Walaupun suatu lembaga memiliki kategori-kategori sosial, namun penggunaan dari kategori-kategori ini tidak selalu tanpa masalah. Kategorisasi terhadap 5 anak menjelaskan tentang seseorang dan aksi-aksi mereka, aksi-aksi tertentu digambarkan, sementara aksi yang lain dihilangkan, fakta-fakta kontekstual tertentu ditekankan, sedangkan yang lain tidak, dan beberapa tipe dari faktor-faktor disorot sementara lainnya tidak disebutkan. Dalam semangat ini kategorisasi jangan dilihat seperti suatu uraian atau laporan objektif, tetapi sebagai bagian dari suatu wacana kelembagaan yang berkelanjutan, guna bernegosiasi dan mengusulkan kategori-kategori sosial.

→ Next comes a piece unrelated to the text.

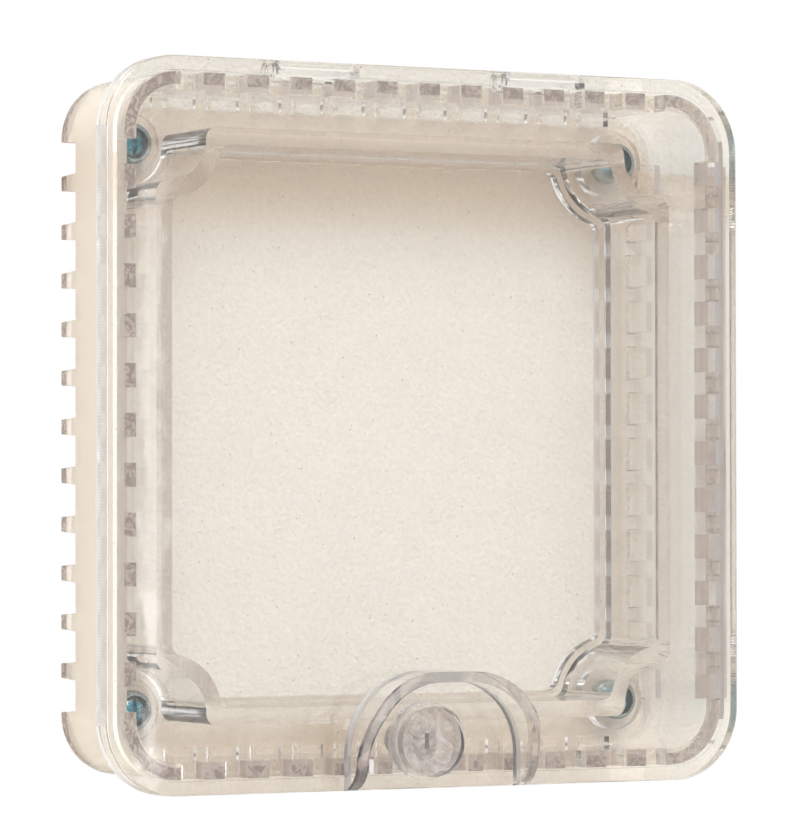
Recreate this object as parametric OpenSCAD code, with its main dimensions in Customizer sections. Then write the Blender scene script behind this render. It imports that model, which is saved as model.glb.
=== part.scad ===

Proses ini secara normal tersembunyi atau paling tidak dapat dilihat dengan mata telanjang, namun bisa dilihat melalui proses birokrasi dan diskusi antara aparat pemerintahan, pekerja sosial, polisi dan sebagainya. Debat publik di Swedia membawa proses ini kedalam pusat perhatian dan memungkinkan kita untuk melihat paling tidak bagian-bagian dari proses tersebut dimana 5 anak dikonstruksikan sebagai masalah sosial dan kriminal. Lebih spesifik lagi, pengelompokkan institusional itu menjadi bagian dari wacana yang lebih luas yang meliputi mass media,televisi, radio dan suratkabar.

Wacana ini menyangkut keyakinan dasar tertentu yang berkaitan dengan tanggung jawab dan makna kewarganegaraan serta tingkat usia dan faktor-faktor kontekstual sosial bisa diperdebatkan disini. Para pendukung apa yang disebutkan penulis sebagai suatu posisi humanitarian menyatakan bahwa kelima anak lelaki tidak bisa dianggap sebagai pihak yang bertanggung jawab sepenuhnya karena faktor usia dan latar belakang sosial mereka serta mengajukan alternatif atas dakwaan kriminal. Para pendukung yang berada pada posisi lebih konservatif menyatakan bahwa anak-anak ini seharusnya dihukum.